Der Horror des Schlussmachens
Einige Kritiker sind von "Midsommar" ziemlich enttäuscht. Sie bemängeln, dem Film würde das Überraschungsmoment fehlen, das "Hereditary" so unberechenbar und so unheimlich macht. Und es stimmt ja auch: Für jeden Genrefan ist von Anfang an klar, dass die anthropologische Völkerkunde in "Midsommar" für die amerikanischen Studenten nicht gut ausgehen wird. Das ist und war aber nie der Punkt. Aster setzt als gegeben voraus, dass nicht alle Protagonisten das Ende des Films erleben werden – Du weißt das, er weiß das, wir alle wissen das. In "Midsommar" geht es aber um etwas anderes.

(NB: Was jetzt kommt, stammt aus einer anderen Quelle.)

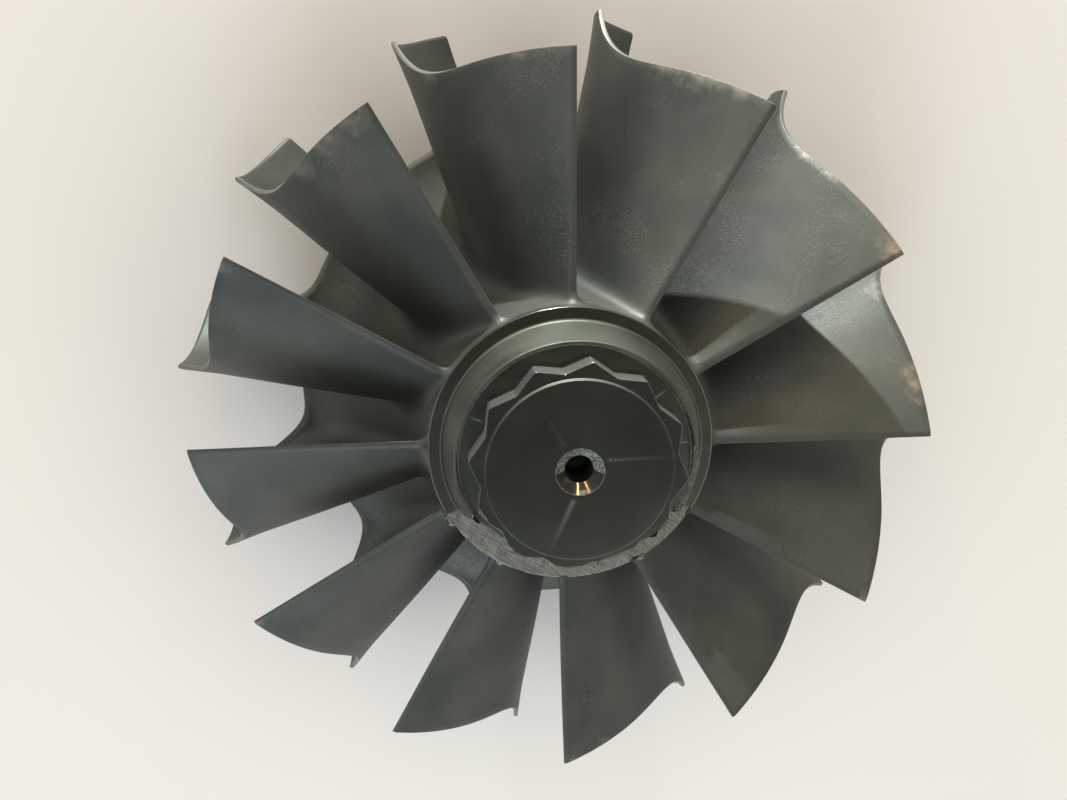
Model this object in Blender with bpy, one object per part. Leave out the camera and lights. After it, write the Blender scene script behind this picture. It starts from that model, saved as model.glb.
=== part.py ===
"""Turbocharger turbine wheel: a radial inflow wheel with twelve blades.

The wheel stands on the flat face of its rear boss, with its nose up. The axis is +Z
and the origin is the centre of that face. The real wheel is one investment casting in
nickel alloy. Here it is parted along its natural borders: the hub with its scalloped
back disc, the boss behind it, the collar and the twelve-point head on the nose, and
each blade.
"""
import math

import bmesh
import bpy

MM = 0.001

# Whole wheel
BLADE_COUNT = 12
BLADE_PITCH = 360.0 / BLADE_COUNT
FIRST_BLADE_ANGLE = 90.0
SEAM = 0.3 * MM

# Nose: the collar's shoulder is the plane that the other heights start from
SHOULDER_Z = 56.0 * MM
COLLAR_FOOT_Z = SHOULDER_Z - 2.0 * MM
SHOULDER_RADIUS = 20.9 * MM
SHOULDER_CHAMFER = 0.25 * MM
COLLAR_BASE_RADIUS = 19.4 * MM
COLLAR_TOP_RADIUS = 17.5 * MM
COLLAR_HEIGHT = 6.4 * MM
COLLAR_LAND = 0.35 * MM
COLLAR_FILLET_HEIGHT = 1.1 * MM
COLLAR_FILLET_REACH = 0.45 * MM
COLLAR_SEGMENTS = 72
DISH_FLOOR_Z = SHOULDER_Z + 5.0 * MM
DISH_FLOOR_RADIUS = 16.0 * MM

# Twelve-point head: two hexagons, the second turned by 30 degrees, with a raised round face
HEAD_ACROSS_FLATS = 26.8 * MM
HEAD_CORNER_RADIUS = HEAD_ACROSS_FLATS / math.sqrt(3.0)
HEAD_CORNERS = 12
HEAD_CORNER_STEP = 360.0 / HEAD_CORNERS / 2.0
HEAD_VALLEY_RADIUS = HEAD_ACROSS_FLATS / 2.0 / math.cos(math.radians(HEAD_CORNER_STEP))
HEAD_FIRST_CORNER = 24.0
HEAD_TOP_Z = SHOULDER_Z + 9.9 * MM
HEAD_FACE_Z = SHOULDER_Z + 10.4 * MM
HEAD_FACE_RADIUS = 13.0 * MM
HEAD_FACE_FOOT_RADIUS = 13.4 * MM
CENTRE_MOUTH_RADIUS = 3.4 * MM
CENTRE_PILOT_RADIUS = 2.0 * MM
CENTRE_CONE_ANGLE = 90.0
CENTRE_HOLE_END_Z = DISH_FLOOR_Z + 0.8 * MM
HEAD_SHARP_ANGLE = 20.0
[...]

"Midsommar" ist die Geschichte einer zerbrechenden Beziehung, ein Schauermärchen über das Schlussmachen. Die emotional angeknackste Dani und ihr distanzierter Freund Christian, die Hilf- und Sprachlosigkeit, die dem Ende einer Liebe vorausgeht – Aster seziert das Trauma einer gescheiterten Beziehung und spiegelt es in ähnlich traumatischen Bildern. Die sonnendurchfluteten Einstellungen erzeugen eine fast träumerische Leichtigkeit, die langsam abrutscht, erst ins Skurrile und schließlich in einen reinrassigen Alptraum.
Außenstehenden mögen die emotionalen Tiefen in der Endphase einer Beziehung zwischen zwei Menschen kaum nachvollziehbar erscheinen, egozentrisch und irrelevant und ein bisschen kindisch. Aber steckst Du mittendrin, ist es die Apokalypse.

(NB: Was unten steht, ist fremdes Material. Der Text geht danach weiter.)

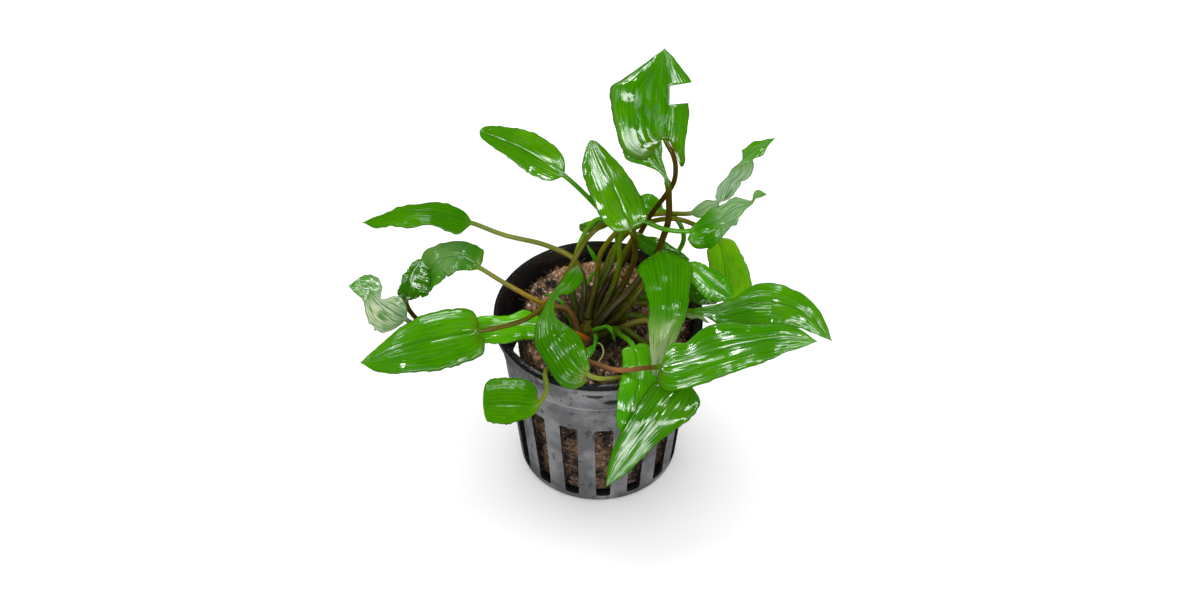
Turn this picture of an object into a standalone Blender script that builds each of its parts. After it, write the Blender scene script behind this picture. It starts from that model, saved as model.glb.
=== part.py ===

Von einem hypnotischen Klangteppich und dynamischer Kameraführung begleitet verlieren wir gemeinsam mit Dani langsam die Kontrolle über das, was wir zu wissen glauben. Aster verwischt die Grenzen zwischen Realität und Halluzination mit bizarren Verfremdungseffekten, sodass wir uns irgendwann nicht mehr sicher sind: Passiert das groteske Geschehen wirklich oder nur in Danis Kopf?

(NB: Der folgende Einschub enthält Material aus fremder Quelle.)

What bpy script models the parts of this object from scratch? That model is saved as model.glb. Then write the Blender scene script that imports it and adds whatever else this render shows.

Schrecklich schön und schön schrecklich
Der Schluss schlägt dann thematisch eine Brücke zurück zu "Hereditary" und beweist endgültig, dass Ari Aster ein Genie ist: Wir werden Zeuge brutalster Grausamkeiten – und haben das fast schon perverse Gefühl, gerade ein Happy End zu sehen. Diese Ambivalenz ist es, die "Midsommar" so eindringlich macht, die den Film so lange nachwirken lässt. Trauer, Verlustangst, Hilflosigkeit und Wut, vielleicht sogar Hass – all das bricht sich am Ende Bahn, und doch entlassen uns die letzten Einstellungen mit einem versöhnlichen, beinahe sogar bestärkenden Gefühl. Ari Aster findet Schönheit im Schrecken und Schrecken im Schönen – schwächere Filmemacher wären an dieser diffizilen Aufgabe krachend gescheitert.

Mit nur zwei Filmen hat sich Ari Aster als einer der talentiertesten, aufregendsten und eigensinnigsten Regisseure des Horrorgenres etabliert. Seine Filme handeln von emotionalen Narben, die wir erlitten haben, von Kontrollverlust, von der Sehnsucht nach Zusammengehörigkeit und von einer idealisierten Vorstellung von Familie, wie verdreht und monströs sie Außenstehenden auch erscheinen mag. Und da er seine eigenen Krisen stets als Inspiration nimmt, hat Aster sicherlich noch einige emotionale Dampfhämmer für uns in petto – auch wenn Film Nummer drei gern ohne einen sinisteren Kult religiöser Fanatiker auskommen darf.
Also, Ari: Bitte mach noch lange nicht Schluss – wir Horrorfans brauchen Dich!